# Task input start

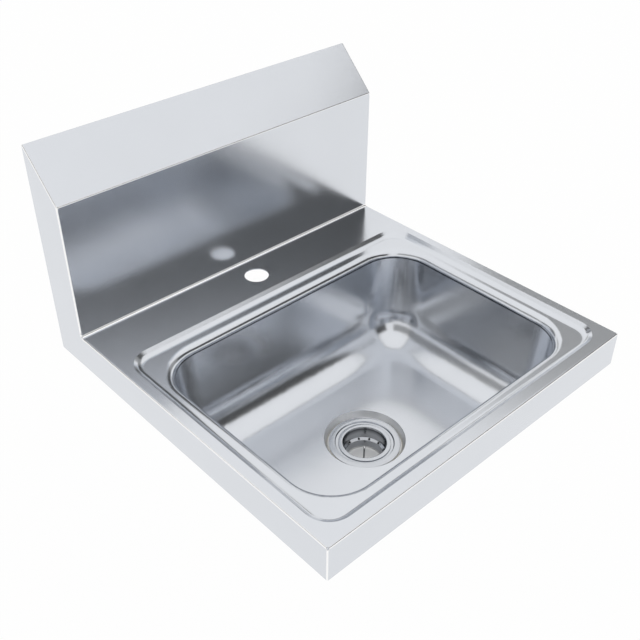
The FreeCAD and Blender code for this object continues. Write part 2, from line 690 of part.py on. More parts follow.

# Task input end
# Task input start

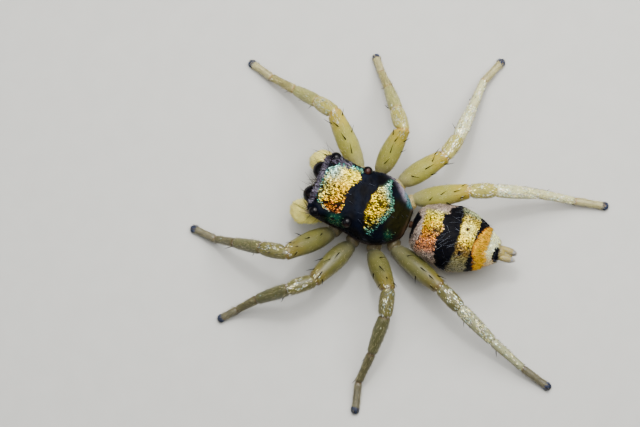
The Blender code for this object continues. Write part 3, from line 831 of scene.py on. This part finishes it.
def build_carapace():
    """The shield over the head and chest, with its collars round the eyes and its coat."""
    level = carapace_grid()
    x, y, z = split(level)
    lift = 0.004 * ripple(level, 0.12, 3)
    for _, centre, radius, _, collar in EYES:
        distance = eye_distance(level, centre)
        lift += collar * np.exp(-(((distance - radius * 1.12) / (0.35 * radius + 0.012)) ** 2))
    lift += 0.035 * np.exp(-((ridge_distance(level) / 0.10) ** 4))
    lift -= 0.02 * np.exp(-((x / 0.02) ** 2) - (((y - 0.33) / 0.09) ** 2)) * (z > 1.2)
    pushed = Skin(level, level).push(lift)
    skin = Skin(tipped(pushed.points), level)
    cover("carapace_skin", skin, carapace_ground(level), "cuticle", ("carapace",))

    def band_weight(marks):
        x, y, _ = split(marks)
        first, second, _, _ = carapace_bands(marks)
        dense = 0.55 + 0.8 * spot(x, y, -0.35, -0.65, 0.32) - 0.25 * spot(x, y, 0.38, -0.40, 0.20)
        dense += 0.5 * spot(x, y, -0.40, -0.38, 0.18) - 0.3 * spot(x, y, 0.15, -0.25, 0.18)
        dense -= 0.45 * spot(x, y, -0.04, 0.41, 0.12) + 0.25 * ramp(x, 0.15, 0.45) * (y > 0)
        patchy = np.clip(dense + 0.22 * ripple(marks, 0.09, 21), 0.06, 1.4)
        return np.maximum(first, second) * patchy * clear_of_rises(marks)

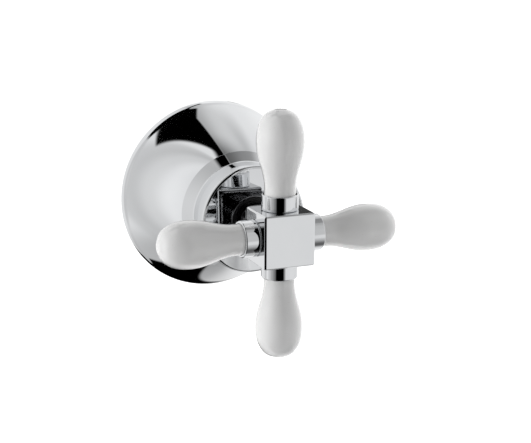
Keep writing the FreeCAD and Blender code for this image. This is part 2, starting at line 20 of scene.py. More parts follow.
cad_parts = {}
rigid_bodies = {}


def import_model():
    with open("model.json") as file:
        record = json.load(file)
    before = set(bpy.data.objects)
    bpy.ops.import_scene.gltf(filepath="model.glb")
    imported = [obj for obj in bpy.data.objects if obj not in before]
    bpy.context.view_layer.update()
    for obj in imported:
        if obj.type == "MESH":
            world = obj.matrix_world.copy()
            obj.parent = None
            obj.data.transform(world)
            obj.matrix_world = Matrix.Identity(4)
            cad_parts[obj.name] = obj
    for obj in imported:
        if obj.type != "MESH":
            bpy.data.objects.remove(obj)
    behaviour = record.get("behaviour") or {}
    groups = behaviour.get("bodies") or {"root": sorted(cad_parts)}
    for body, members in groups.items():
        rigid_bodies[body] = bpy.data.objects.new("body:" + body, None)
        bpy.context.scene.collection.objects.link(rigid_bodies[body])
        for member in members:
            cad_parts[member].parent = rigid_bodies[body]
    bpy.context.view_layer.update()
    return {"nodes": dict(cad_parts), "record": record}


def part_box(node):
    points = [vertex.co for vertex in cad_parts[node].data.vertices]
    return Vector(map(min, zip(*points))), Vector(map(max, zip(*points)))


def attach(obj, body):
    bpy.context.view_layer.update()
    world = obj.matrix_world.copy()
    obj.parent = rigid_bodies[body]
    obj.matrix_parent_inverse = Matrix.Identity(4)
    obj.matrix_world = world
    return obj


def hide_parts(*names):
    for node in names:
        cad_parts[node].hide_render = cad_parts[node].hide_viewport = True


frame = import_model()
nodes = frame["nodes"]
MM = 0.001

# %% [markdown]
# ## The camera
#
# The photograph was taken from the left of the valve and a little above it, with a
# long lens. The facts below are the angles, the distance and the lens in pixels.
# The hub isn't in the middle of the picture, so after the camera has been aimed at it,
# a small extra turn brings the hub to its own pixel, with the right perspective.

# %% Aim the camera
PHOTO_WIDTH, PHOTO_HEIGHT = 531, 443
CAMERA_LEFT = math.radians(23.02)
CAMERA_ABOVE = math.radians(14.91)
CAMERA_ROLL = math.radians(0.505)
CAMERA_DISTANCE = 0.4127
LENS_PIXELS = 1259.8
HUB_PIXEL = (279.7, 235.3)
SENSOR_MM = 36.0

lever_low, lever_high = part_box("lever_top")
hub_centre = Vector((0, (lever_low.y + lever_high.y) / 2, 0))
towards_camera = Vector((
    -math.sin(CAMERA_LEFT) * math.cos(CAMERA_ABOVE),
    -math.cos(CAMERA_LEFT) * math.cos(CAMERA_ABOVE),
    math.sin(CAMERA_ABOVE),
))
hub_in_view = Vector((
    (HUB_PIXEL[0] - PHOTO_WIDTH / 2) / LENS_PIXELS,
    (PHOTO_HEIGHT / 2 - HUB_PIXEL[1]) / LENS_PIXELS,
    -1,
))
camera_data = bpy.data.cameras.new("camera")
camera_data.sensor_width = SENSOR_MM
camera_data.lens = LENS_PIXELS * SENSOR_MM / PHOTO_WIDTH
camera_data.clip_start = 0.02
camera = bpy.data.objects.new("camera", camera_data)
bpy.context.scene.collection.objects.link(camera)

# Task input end

Given request.
Reproduce exactly, and only, the lines from the one that contains "cad_parts[node].hide_render = cad_parts[node].hide_viewport" down to the one that contains "SENSOR_MM = 36.0", both ends included.

The output.
        cad_parts[node].hide_render = cad_parts[node].hide_viewport = True


frame = import_model()
nodes = frame["nodes"]
MM = 0.001

# %% [markdown]
# ## The camera
#
# The photograph was taken from the left of the valve and a little above it, with a
# long lens. The facts below are the angles, the distance and the lens in pixels.
# The hub isn't in the middle of the picture, so after the camera has been aimed at it,
# a small extra turn brings the hub to its own pixel, with the right perspective.

# %% Aim the camera
PHOTO_WIDTH, PHOTO_HEIGHT = 531, 443
CAMERA_LEFT = math.radians(23.02)
CAMERA_ABOVE = math.radians(14.91)
CAMERA_ROLL = math.radians(0.505)
CAMERA_DISTANCE = 0.4127
LENS_PIXELS = 1259.8
HUB_PIXEL = (279.7, 235.3)
SENSOR_MM = 36.0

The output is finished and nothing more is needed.